Once a queen sailed up the river Cydnus to meet her lover in a barge which poetry, copying history, says:

“Like a burnished throne
Burned on the water:
Purple the sails, and so perfumed that
The winds were love-sick with them;
The oars were silver;
Which, to the tune of flutes, kept stroke and made
The water which they beat follow faster
As amorous of their strokes.”

Not very far away from that scene of sensual luxury, either in time or distance, there was a man living in the desert, clothed in coarse raiment, subsisting on scanty food and despising even the comforts of life. In his attitude toward pleasure he was as far away from Egypt’s queen as the north pole is from the equator. But neither of these types of humanity furnishes the true philosophy of life. Too much self-indulgence is bad, but so is too much self-denial.

“For earthly needs
Religion is not his who too much fasts
Or too much feasts; nor his who sleeps away
An idle mind; nor his who wears to waste
His strength in vigils. Nay, Arjuna, call
That the true piety which most removes
Earth aches and ills, where one is moderate
In eating and resting, and in sport;
Measured in wish and act; sleeping betimes,
waking betimes for duty.”

It is a happy day for a human being when he has learned how to use the world without abusing it. Moderation is that virtue by which the mind knows when to stop. Many questions of right and wrong are merely questions of more or less. Moderation means that there is neither too much nor too little. It is reason applied to food, to pleasure, to work. The life, thus guided, will escape many a defeat for it will escape many a battle. Life should not be a barren desert without a single oasis to rest and cheer the traveler. Neither should it be an overgrown garden where, by their own rankness, flowers smother them-selves, turning their petals into mould and their fragrance into malaria. It should be a great open field of use and beauty. The only way to stop the war between sense and soul is by framing a treaty in which each agrees to respect all the natural rights of the other.

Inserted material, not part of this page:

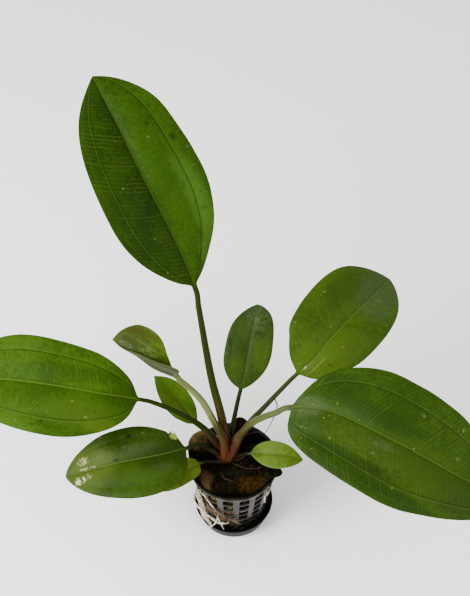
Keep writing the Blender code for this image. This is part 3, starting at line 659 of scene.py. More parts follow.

That provision be made for amusement is not only wise, but it is necessary. That man can laugh is a suggestion that he ought to laugh. Play is as necessary as work. Society needs rational work and rational religion, but it also needs rational amusement. The theater, the games, the dance, the pleasures of field and forest and stream, the light book may all be accepted by society. It is only when they become excessive that they become dangerous. It is only when they invade territory that does not belong to them that they are to be resisted. The war against them need not be one of extermination, but one of regulation. It is only to define and establish boundary lines.

One of the most pathetic scenes is that of men and women who are overloaded with duties. Each year, each month, they seem to bend lower beneath them. What a gift to them would be a few months of idleness! But onward they go without sufficient rest or amusement until they sink beneath their load.

Society furnishes another picture almost as sad. It is the sight of those who are carrying no burden. They resemble the lilies of the Testament. They toil not neither do they spin, yet Solomon in all his glory fell below them in food and drink and raiment and means of pleasure. The only thing weighing heavily upon them is time. If they are weary it is only of them-selves. They are often bored, but never serious. If they shed tears it is over some small disappointment instead of some great human sorrow or misery.

It is a pity that society furnishes these two ‘extremes: one class, from too much work, destroying their bodies; the other, from too little work, destroying their souls. It would be a good thing if some means could be devised for changing these conditions. The multiplication of tasks in our complex civilization may increase the number of those who die too soon from overwork; while the vast accumulations of private wealth may increase the number of those who die too soon from over-rest and luxury. The world’s necessary work should be more evenly distributed. Those who have no duties might lift a part of the burden from the shoulders of those who have too many duties. If this were done, no needed task would remain un–performed and no heart would be deprived of its rightful share of rest and amusement. It surely was not intended that any one should deny himself all pleasure and work himself into an early grave. Neither was it intended that any one should turn away from all duties and make sensual pleasure his only aim. Stoic-ism and Epicureanism are equally unable to perfect life. Happiness is composed of self denial and self enjoyment commingled in right proportion. Life should be a temperate zone where wheat and flowers grow in equal profusion. In music there is a blending of notes, low and high. So our sensuous delights and spiritual duties should be in perfect accord. The base notes, moving along close to the ground, should be in full sympathy with those more spiritual tones which move forward in the upper air.

It is well to know the two-fold nature of life. It is well also to know that while these qualities are different, they need not be forever antagonistic. When life is fully possessed with wisdom the conflict ceases. It is out of sense and soul, not battling as enemies, but working together as friends, that happiness comes. It is a happiness so inwoven with all external beauty and the mind’s thought that it seems almost perfect. No adverse fortune can take it away nor can the shadow of the tomb becloud its brightness. Gathering earth’s joys as freely and as innocently as a child might gather flowers in the May woods, but not failing to fill the mind with noble thoughts of God and the heart with pure friendships for man, may we all find such happiness.